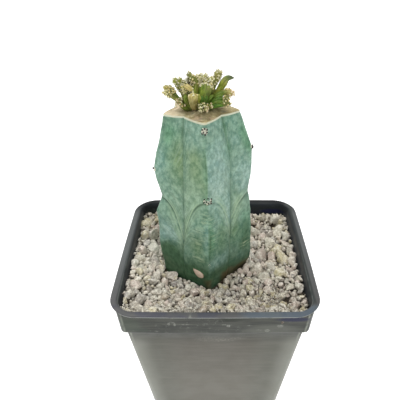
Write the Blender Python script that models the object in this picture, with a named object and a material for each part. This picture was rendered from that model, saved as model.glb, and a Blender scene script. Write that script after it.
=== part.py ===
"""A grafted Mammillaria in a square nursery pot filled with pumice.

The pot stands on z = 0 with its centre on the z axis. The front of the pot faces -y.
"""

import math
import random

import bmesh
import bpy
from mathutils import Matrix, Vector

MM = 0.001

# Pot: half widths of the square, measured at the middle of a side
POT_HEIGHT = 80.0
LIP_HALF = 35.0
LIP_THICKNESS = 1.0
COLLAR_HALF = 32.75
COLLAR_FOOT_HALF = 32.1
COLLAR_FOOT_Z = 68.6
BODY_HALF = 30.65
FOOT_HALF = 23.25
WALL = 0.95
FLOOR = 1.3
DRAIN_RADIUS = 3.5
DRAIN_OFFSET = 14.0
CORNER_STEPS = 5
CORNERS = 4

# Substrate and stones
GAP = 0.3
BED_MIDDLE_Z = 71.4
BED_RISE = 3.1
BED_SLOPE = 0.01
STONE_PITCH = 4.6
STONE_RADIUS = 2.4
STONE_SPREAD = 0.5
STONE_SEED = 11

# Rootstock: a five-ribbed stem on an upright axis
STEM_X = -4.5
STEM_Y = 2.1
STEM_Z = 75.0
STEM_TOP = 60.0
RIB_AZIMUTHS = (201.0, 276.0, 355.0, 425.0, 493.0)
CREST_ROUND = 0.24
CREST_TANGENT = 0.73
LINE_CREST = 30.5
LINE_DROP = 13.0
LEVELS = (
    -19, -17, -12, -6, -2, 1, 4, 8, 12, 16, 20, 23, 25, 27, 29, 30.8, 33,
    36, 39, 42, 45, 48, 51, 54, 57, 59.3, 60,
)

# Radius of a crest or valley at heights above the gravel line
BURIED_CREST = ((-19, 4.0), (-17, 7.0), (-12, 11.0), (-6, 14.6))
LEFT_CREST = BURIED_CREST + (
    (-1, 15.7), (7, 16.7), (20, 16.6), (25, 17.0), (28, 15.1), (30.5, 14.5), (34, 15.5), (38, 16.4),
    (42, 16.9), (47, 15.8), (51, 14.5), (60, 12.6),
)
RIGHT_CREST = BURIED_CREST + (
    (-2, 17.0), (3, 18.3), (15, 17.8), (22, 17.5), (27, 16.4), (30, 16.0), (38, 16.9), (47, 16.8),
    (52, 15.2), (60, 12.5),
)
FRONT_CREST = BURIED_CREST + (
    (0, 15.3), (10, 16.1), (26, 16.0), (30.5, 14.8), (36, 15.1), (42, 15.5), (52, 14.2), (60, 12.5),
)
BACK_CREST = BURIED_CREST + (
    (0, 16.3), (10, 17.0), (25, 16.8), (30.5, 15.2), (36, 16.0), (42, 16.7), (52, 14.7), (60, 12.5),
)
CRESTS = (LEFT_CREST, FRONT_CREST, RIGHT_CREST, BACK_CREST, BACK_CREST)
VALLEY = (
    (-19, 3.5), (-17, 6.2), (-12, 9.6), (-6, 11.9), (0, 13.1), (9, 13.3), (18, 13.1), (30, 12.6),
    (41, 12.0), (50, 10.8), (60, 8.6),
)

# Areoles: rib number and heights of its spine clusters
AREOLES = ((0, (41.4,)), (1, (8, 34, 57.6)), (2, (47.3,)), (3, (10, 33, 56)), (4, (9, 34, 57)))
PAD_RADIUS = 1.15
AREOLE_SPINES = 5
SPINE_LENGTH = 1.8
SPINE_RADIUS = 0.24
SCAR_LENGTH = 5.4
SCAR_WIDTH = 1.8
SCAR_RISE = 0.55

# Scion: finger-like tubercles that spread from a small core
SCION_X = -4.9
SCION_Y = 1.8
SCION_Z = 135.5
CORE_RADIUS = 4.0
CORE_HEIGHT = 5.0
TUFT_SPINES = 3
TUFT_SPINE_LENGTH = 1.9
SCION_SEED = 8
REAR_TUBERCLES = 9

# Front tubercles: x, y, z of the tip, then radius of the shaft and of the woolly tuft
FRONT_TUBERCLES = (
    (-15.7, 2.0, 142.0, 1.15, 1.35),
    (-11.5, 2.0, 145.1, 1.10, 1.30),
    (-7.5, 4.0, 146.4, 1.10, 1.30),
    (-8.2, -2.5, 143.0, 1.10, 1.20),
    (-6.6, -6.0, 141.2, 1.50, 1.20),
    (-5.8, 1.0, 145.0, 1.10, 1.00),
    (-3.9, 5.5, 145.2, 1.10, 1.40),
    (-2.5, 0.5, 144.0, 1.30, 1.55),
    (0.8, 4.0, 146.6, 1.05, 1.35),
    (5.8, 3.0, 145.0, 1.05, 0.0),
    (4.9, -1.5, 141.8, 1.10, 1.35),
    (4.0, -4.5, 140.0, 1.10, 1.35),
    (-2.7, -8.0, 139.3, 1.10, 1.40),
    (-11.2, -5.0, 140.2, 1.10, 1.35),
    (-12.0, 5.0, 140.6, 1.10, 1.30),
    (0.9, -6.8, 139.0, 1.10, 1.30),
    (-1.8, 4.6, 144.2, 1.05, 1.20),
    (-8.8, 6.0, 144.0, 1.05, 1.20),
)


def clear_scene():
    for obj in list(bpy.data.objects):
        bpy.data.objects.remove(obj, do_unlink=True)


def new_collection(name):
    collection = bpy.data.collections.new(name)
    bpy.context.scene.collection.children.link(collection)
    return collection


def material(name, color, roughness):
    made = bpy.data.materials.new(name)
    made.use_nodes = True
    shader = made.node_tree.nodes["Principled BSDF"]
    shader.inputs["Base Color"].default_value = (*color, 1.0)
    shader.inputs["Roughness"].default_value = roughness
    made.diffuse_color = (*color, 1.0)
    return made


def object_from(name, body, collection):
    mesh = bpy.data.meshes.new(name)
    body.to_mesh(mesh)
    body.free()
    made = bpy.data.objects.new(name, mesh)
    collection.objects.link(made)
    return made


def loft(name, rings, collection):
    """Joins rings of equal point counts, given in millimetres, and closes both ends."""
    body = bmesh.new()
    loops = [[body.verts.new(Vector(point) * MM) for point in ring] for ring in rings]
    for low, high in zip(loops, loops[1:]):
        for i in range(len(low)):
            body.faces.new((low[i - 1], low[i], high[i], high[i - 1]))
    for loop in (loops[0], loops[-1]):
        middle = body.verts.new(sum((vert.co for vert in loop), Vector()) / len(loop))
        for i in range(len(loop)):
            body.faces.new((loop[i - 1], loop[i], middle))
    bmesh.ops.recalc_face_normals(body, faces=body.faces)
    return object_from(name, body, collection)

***

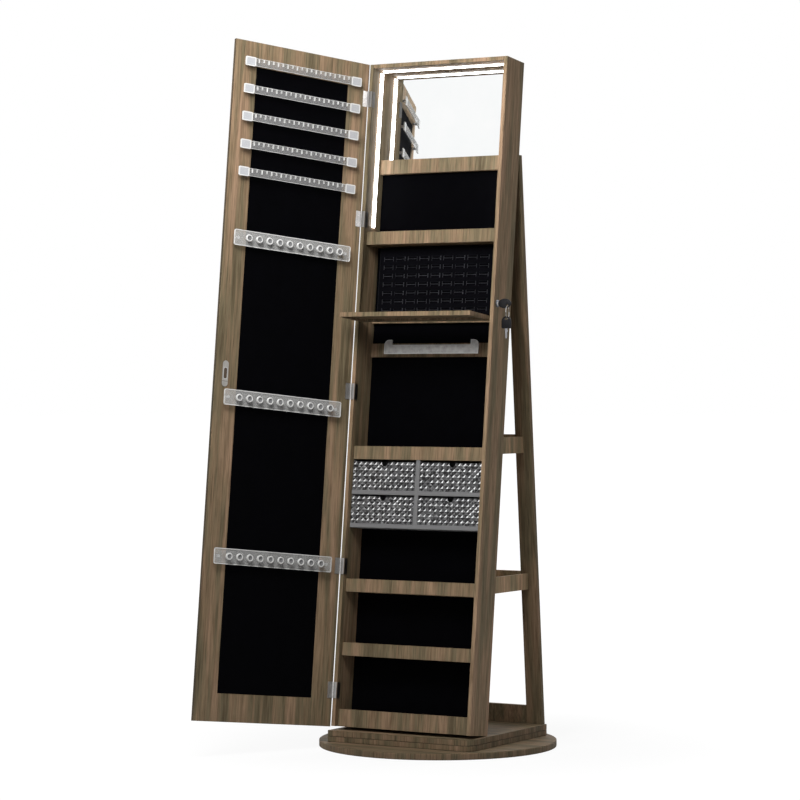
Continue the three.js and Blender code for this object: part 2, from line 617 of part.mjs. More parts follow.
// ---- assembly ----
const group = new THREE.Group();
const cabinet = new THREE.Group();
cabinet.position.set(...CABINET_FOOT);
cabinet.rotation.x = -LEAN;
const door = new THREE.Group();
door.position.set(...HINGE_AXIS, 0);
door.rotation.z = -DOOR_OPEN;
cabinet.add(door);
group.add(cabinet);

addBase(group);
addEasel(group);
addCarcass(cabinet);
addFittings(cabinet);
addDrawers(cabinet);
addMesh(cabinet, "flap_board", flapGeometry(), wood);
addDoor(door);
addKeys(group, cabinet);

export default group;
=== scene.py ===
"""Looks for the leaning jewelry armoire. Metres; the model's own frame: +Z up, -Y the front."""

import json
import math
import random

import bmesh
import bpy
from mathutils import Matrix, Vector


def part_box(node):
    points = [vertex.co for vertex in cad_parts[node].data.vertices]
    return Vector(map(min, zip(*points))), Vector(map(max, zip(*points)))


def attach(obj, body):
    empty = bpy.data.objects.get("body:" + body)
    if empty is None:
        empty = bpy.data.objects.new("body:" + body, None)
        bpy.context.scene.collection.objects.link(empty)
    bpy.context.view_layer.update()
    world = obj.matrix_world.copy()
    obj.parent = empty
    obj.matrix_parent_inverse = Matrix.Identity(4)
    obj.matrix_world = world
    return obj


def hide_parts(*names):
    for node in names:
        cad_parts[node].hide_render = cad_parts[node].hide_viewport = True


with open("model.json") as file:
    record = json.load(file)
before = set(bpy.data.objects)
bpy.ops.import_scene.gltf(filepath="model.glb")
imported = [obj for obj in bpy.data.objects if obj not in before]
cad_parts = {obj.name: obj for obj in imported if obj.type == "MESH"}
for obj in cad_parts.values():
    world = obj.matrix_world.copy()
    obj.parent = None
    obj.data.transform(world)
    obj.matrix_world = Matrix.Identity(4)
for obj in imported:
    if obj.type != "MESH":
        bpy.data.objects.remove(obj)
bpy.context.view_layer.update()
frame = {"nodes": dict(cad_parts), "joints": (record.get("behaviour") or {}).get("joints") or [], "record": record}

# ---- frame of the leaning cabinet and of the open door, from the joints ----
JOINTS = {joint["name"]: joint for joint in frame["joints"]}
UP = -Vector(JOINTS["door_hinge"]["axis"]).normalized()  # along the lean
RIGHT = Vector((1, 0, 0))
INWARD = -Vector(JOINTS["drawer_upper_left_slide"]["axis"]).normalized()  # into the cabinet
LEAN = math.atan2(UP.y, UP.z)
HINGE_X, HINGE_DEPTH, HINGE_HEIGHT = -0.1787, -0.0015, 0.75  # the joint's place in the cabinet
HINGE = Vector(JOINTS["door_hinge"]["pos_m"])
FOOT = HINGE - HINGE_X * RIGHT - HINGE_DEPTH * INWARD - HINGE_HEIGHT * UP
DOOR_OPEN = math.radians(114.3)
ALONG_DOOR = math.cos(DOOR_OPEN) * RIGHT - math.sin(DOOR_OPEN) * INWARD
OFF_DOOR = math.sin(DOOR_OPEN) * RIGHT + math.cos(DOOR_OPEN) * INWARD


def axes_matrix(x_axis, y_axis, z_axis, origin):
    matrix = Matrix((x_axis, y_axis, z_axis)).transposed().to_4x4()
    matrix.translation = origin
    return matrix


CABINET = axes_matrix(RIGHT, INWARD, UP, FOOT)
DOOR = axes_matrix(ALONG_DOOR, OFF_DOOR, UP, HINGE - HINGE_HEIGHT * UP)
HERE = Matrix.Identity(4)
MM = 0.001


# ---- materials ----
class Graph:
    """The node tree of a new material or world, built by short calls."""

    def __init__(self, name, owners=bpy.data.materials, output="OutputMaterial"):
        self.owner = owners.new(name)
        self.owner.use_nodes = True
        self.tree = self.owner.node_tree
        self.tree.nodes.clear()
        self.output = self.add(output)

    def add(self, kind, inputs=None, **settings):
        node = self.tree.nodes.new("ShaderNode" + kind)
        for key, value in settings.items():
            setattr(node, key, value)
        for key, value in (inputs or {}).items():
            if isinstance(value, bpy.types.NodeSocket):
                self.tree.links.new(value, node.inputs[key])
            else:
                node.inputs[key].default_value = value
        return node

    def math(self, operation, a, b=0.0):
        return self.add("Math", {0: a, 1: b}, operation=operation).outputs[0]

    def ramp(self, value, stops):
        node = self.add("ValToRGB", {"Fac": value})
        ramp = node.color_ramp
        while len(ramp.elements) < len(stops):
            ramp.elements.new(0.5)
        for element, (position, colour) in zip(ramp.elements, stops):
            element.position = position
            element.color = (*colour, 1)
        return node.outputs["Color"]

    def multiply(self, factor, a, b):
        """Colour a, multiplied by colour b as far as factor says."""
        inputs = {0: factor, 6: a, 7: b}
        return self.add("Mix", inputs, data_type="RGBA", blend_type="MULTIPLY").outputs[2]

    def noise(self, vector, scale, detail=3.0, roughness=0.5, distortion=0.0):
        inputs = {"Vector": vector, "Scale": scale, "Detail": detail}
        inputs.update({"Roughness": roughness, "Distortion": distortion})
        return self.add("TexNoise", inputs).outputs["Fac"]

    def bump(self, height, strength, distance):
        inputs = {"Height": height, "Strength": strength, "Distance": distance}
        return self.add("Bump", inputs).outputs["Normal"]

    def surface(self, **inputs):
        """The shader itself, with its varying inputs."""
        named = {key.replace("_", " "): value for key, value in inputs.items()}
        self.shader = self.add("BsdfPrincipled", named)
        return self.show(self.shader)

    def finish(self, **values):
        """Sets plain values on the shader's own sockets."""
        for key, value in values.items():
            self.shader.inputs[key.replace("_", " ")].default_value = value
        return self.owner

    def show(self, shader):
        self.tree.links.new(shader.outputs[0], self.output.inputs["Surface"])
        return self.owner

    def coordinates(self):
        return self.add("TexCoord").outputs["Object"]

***

**What this task involves:** Repeat exactly the lines from the one containing "record = json.load(file)" to the one containing "obj.matrix_world = Matrix.Identity(4)", both lines included, and nothing else.

**The completed task:**
    record = json.load(file)
before = set(bpy.data.objects)
bpy.ops.import_scene.gltf(filepath="model.glb")
imported = [obj for obj in bpy.data.objects if obj not in before]
cad_parts = {obj.name: obj for obj in imported if obj.type == "MESH"}
for obj in cad_parts.values():
    world = obj.matrix_world.copy()
    obj.parent = None
    obj.data.transform(world)
    obj.matrix_world = Matrix.Identity(4)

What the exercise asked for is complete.